# Hair sticking up everywhere



## CAROLINA MOM (May 12, 2009)

Looks like he needs a good brushing including an undercoat rake used on him. 

If you groom him yourself, do you use a dog hair dryer on him after bathing?

There are quite a few grooming videos online that will show you how to groom your dog which includes trimming the feet and ears up.


----------



## Goldens&Friesians (May 31, 2014)

Looks like he has some spay/neuter coat going on. That lighter colored soft whispy hair especially on his legs, hips and shoulders. That can be stripped out, it’s just dead undercoat that’s hanging on. You literally just take it between your fingers and yank it out, doesn’t hurt them a bit ( though some dogs can act like it does). Getting that spay coat stripped out will help. But I agree that he looks like he could use a good raking too.
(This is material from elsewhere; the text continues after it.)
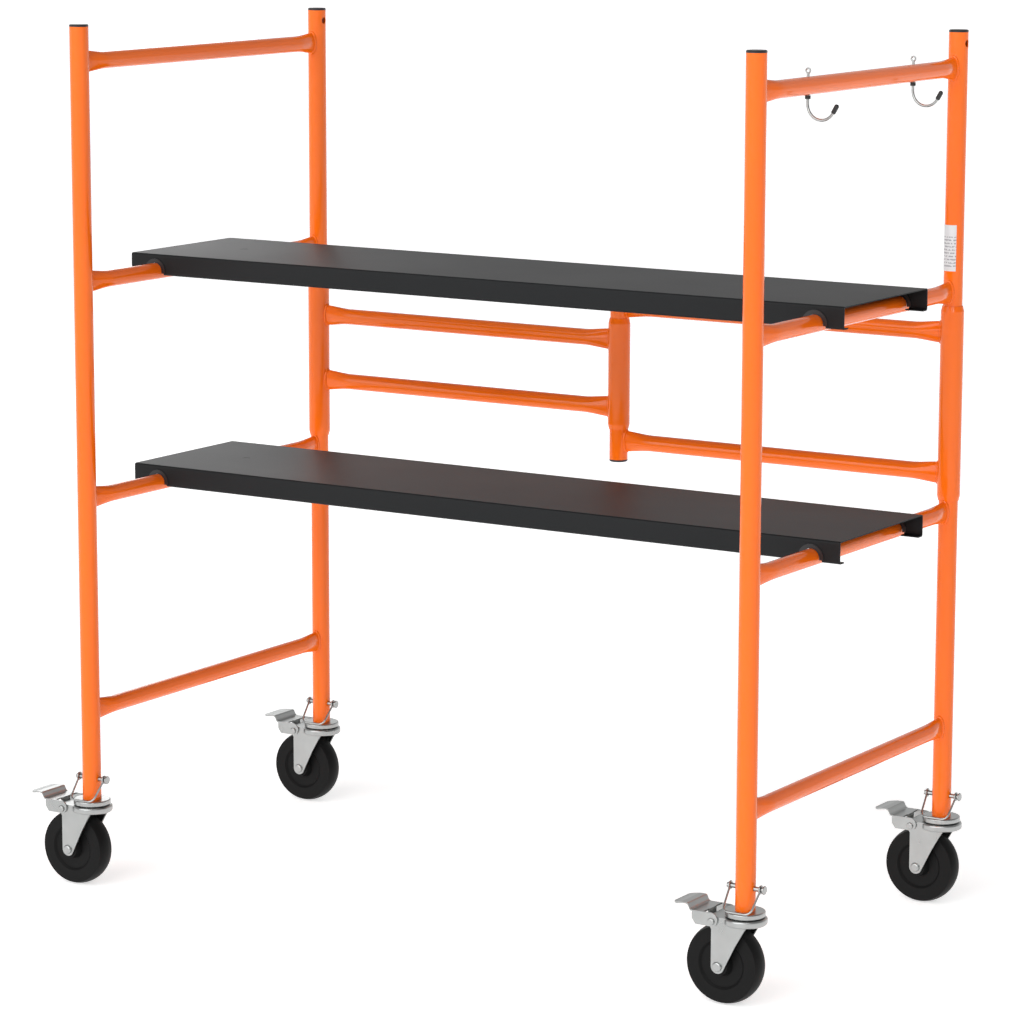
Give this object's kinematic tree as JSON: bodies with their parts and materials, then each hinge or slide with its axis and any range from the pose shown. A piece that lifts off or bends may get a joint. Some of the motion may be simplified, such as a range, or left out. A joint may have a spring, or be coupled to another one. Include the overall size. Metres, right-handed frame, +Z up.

If you have access to a dog blow dryer, you can train the wavy hair to lay more flat by brushing and drying simultaneously until he is completely dry so that you can brush the hair down how you want it to look (if it drys flat it will stay flat, if it dry wavy and flippy it will stay like that.)


----------



## mylissyk (Feb 25, 2007)

I think he needs a good grooming and that will tame a lot of that wild coat.


----------



## Ffcmm (May 4, 2016)

looks like spay coat going on, if not its probably loose undercoat that needs to be removed. I would get rid of all the wispy ends with a good rake, and also trim up the grinch feet with some thinning shears. If you aren't sure of how, a session at the groomer would be beneficial. 

As for getting the fur to lie flat, like the others say you can blow dry it straight and slowly it will lie flat and sleek.


----------



## Dunmar (Apr 15, 2020)

I had a beautiful golden retriever/ lab mix who looked more retriever also. 
I took her to a groomer 5-6 times a year for a trim on the unruly parts and a once over.
It really helped the shedding and she looked great all year. I still brushed in between but it sure helped.


----------



## Lilliam (Apr 28, 2010)

You can trim the feet easily. There are lots of videos on how to trim the grinch feet. I did it myself this month, and I’m the least talented person in the universe. 
They’re not perfect, but they’re neater. 











Sent from my iPhone using Tapatalk Pro


----------



## puddles everywhere (May 13, 2016)

Your very pretty pup does need a good grooming/bath/blowout session. But remember this dog is mixed with a lab that has a very different coat type. You can tame the wild beast look but you can't fight mother nature.


----------